## Stated task
Only the lines from the start of the data through the one containing "least_corner_share = 0.1" belong in your answer; return them exactly.

━━━ Material ━━━

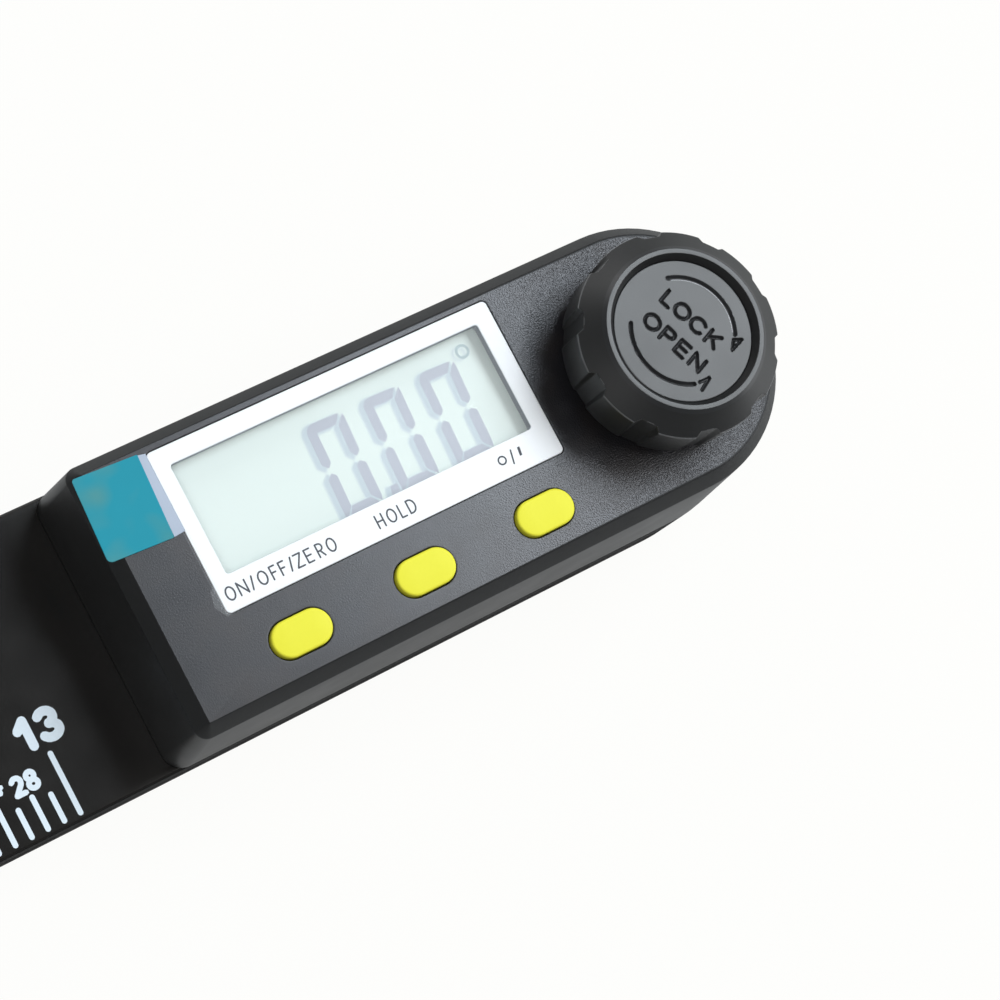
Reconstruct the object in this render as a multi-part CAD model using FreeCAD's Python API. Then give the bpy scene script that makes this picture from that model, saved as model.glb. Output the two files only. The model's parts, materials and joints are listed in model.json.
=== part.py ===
import FreeCAD, Part
import math
import os

V = FreeCAD.Vector

# The tool lies closed on its back. The origin is on the pivot axis at the lower arm's underside, +X points
# to the knob's end, +Y is up on the display and +Z is up. All lengths are in millimetres.

# Arms
arm_width = 27.6
arm_thickness = 3.9
arm_reach = 394.0
arm_corner = 1.5
arm_edge = 0.3
arm_gap = 0.2

# Head cover
head_height = 12.6
head_foot_left = 55.1
head_draft = 0.72
head_corner = 2.6
rim_drop = 1.5
rim_inset = 1.14
cover_wall = 1.5
cover_roof = 1.6
pivot_boss_wall = 2.8
pivot_boss_length = 5.4
least_corner_share = 0.1

# Case screws and the pillars that they pass
screw_left_x = -50.2
screw_right_x = -10.6
screw_side_gap = 4.7
pillar_r = 1.7
pillar_height = 7.0
screw_r = 1.0
screw_head_r = 1.7
screw_head_height = 1.3
screw_bite = 2.6
screw_play = 0.15
screw_slot_width = 0.4
screw_slot_depth = 0.5

# Display bezel, pane, film and tab
bezel_left = -47.42
bezel_right = -12.22
bezel_side_gap = 2.48
bezel_key_gap = 4.24
bezel_thickness = 1.0
bezel_corner = 0.5
bezel_play = 0.12
bezel_ledge = 1.4
bezel_left_border = 1.57
bezel_right_border = 1.81
bezel_low_border = 3.19
bezel_high_border = 1.75
pane_thickness = 0.7
pane_drop = 0.15
film_thickness = 0.08
film_margin = 0.14
film_neck_length = 0.7
film_neck_rise = 0.03
tab_thickness = 0.12
tab_length = 6.15
tab_width = 7.6
tab_corner = 0.6
tab_turn_deg = -3.0

# Display panel and its mounting
lcd_thickness = 1.8
lcd_margin = 0.6
lcd_foot = 2.1
reflector_thickness = 0.2
reflector_margin = 0.3
holder_wall = 0.9
holder_play = 0.1
zebra_depth = 1.6
zebra_end_margin = 1.5

# Main board
board_thickness = 1.0
board_left = -52.0
board_right = -12.4
board_side_gap = 2.8
board_post_x = -14.2
board_post_inset = 2.4
board_post_r = 1.2
chip_size = 6.0
chip_height = 1.1
chip_x = -21.0
chip_y = 3.5
crystal_length = 5.0
crystal_r = 0.9
crystal_x = -20.0
crystal_y = -3.5
header_x = -13.6
header_width = 1.8
header_length = 8.0
header_pin = 0.5
header_pin_count = 5

# Buttons and keypad
button_first_x = -42.4
button_pitch = 12.75
button_side_gap = 5.23
button_length = 5.8
button_width = 3.4
button_proud = 0.6
button_edge = 0.4
button_play = 0.15
button_travel = 0.6
flange_reach = 0.6
flange_height = 0.6
pill_r = 1.2
pill_height = 0.3
pill_air = 0.1
web_height = 0.7
web_margin = 1.0

# Battery, its well, contacts and cover
well_side_gap = 2.4
cell_height = 3.2
cell_x = -38.0
cell_play = 0.3
cell_lift = 0.1
well_wall = 1.1
well_head_room = 1.6
well_roof = 0.8
cover_disc_reach = 0.9
cover_disc_height = 1.4
cover_pad_r = 6.0
cover_play = 0.1
lug_angle_deg = 24.0
lug_height = 0.9
lug_ledge = 0.5
lug_reach = 0.7
lug_rim = 1.4
entry_play_deg = 2.0
lug_air = 0.1
cover_turn_deg = 35.0
coin_slot_width = 1.8
coin_slot_length = 13.0
coin_slot_depth = 0.7
contact_thickness = 0.3
contact_width = 3.0
contact_reach = 3.5
contact_tail = 5.5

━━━

## Written reply
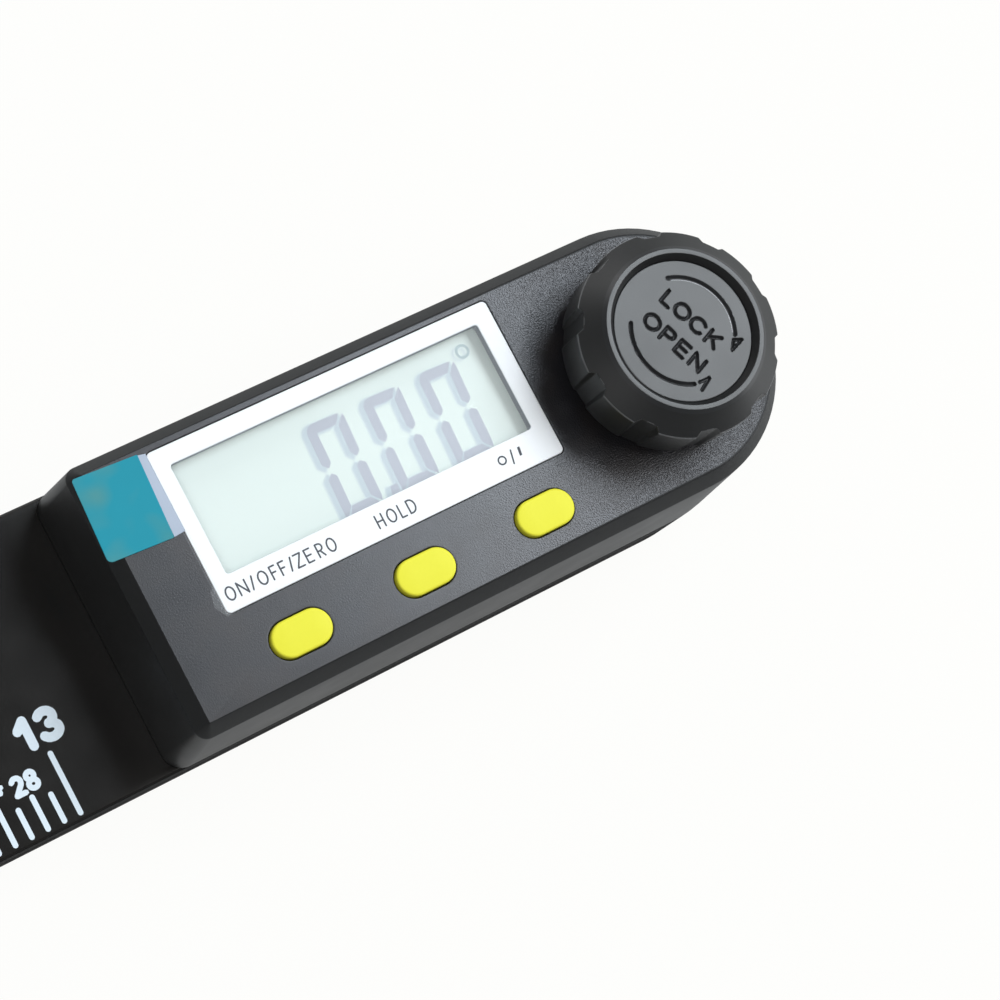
Reconstruct the object in this render as a multi-part CAD model using FreeCAD's Python API. Then give the bpy scene script that makes this picture from that model, saved as model.glb. Output the two files only. The model's parts, materials and joints are listed in model.json.
=== part.py ===
import FreeCAD, Part
import math
import os

V = FreeCAD.Vector

# The tool lies closed on its back. The origin is on the pivot axis at the lower arm's underside, +X points
# to the knob's end, +Y is up on the display and +Z is up. All lengths are in millimetres.

# Arms
arm_width = 27.6
arm_thickness = 3.9
arm_reach = 394.0
arm_corner = 1.5
arm_edge = 0.3
arm_gap = 0.2

# Head cover
head_height = 12.6
head_foot_left = 55.1
head_draft = 0.72
head_corner = 2.6
rim_drop = 1.5
rim_inset = 1.14
cover_wall = 1.5
cover_roof = 1.6
pivot_boss_wall = 2.8
pivot_boss_length = 5.4
least_corner_share = 0.1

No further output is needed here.